What’s wrong with this picture? Barack has won 18 states to Hillary’ s 10 and is leading Hillary in the popular vote 8,228,785 to 8,028,607. He’s winning. Period. But it’s not that cut-and-dried.

There are still 360 superdelegates who can vote whichever way they want (in fact, there are 796 superdelegates who can vote whichever way they want, but let’s stick with the uncommitted for this example). Obama is still surging among the voters (he had 22,000 show up at tiny Key Arena in Seattle to hear him on Saturday; he drew 14,000 to an event in white-as-rice Idaho; 3,000 in the middle of a Tuesday in lunch-bucket Asbury Park, New Jersey; 8,000 at Pauley Pavilion at UCLA on Super Bowl Sunday, and on and on and on). He can go into summer with an even-more significant lead in the popular vote–and the superdelegates (two of whom are Bill Clinton and Terry McAuliffe), many of whose years-old chits are being called in by the Clinton campaign, can lay down their cards and hand the nomination to the person who isn’t the popular favorite, the Occasionally Honorable Senator Clinton.

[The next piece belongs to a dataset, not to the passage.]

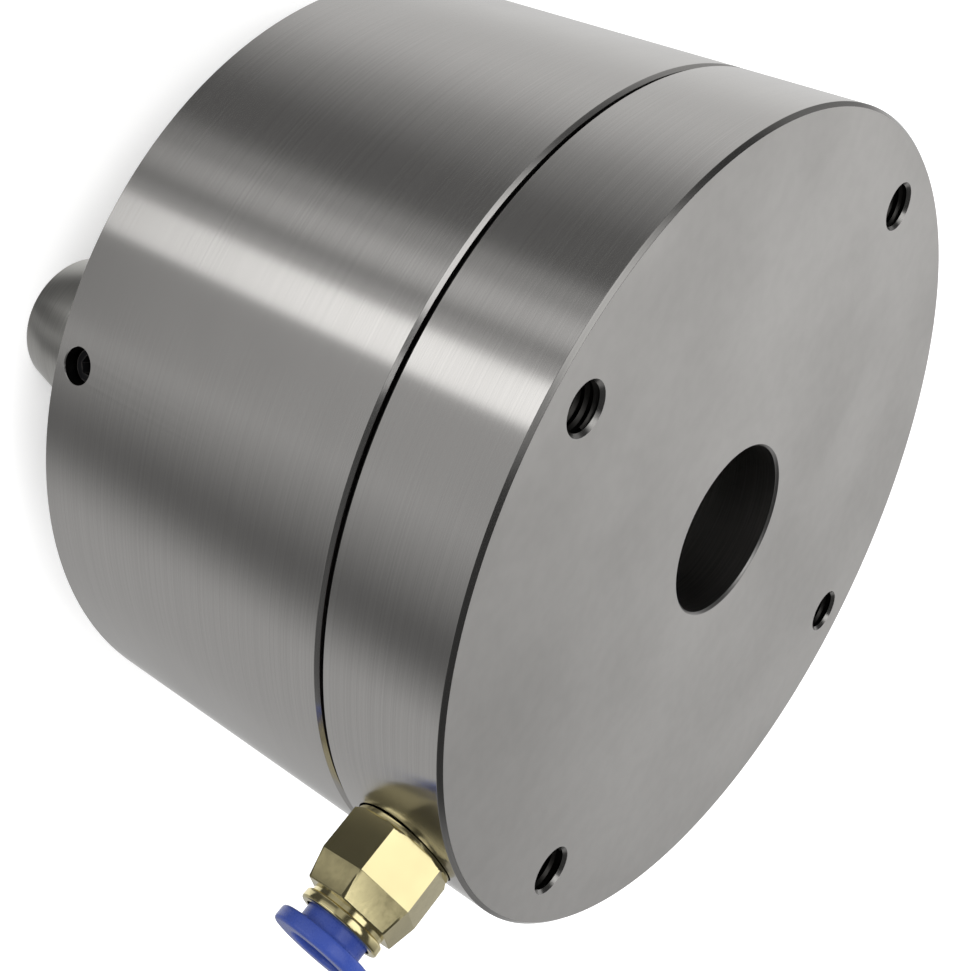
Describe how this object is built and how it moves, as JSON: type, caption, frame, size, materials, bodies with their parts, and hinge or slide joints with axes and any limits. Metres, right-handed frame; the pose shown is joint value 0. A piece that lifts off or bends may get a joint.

What Obama voter isn’t going to be more than a little miffed at that scenario? With the debacles of the last eight years, “disenfranchised” is the dirtiest of dirty words this year, and one that no Democrat wants to hear. They may take a page from the Republican playbook and vote with their seats. In the latest voter counts, the Democrats have a lead over voting Republicans of about 7 million and change. As mentioned above, over 8 million people have cast their votes for Barack Obama. That can translate into a lot of frustrated asses on the couch come November 4. More than enough to translate into John McCain putting his hand on the bible on January 21, 2009.

For Obama and his voters, then, to paraphrase the joke about competing in the Special Olympics, you can win, but in the end the system is still retarded.

BARACK OGRAMMY: What the hell, it might buy him a few California superdelegates. Barack Obama Sunday night won a Grammy for “Best Spoken Word Recording” for his audiobook version of The Audacity of Hope. Among the competitors he vanquished was…President Bill Clinton.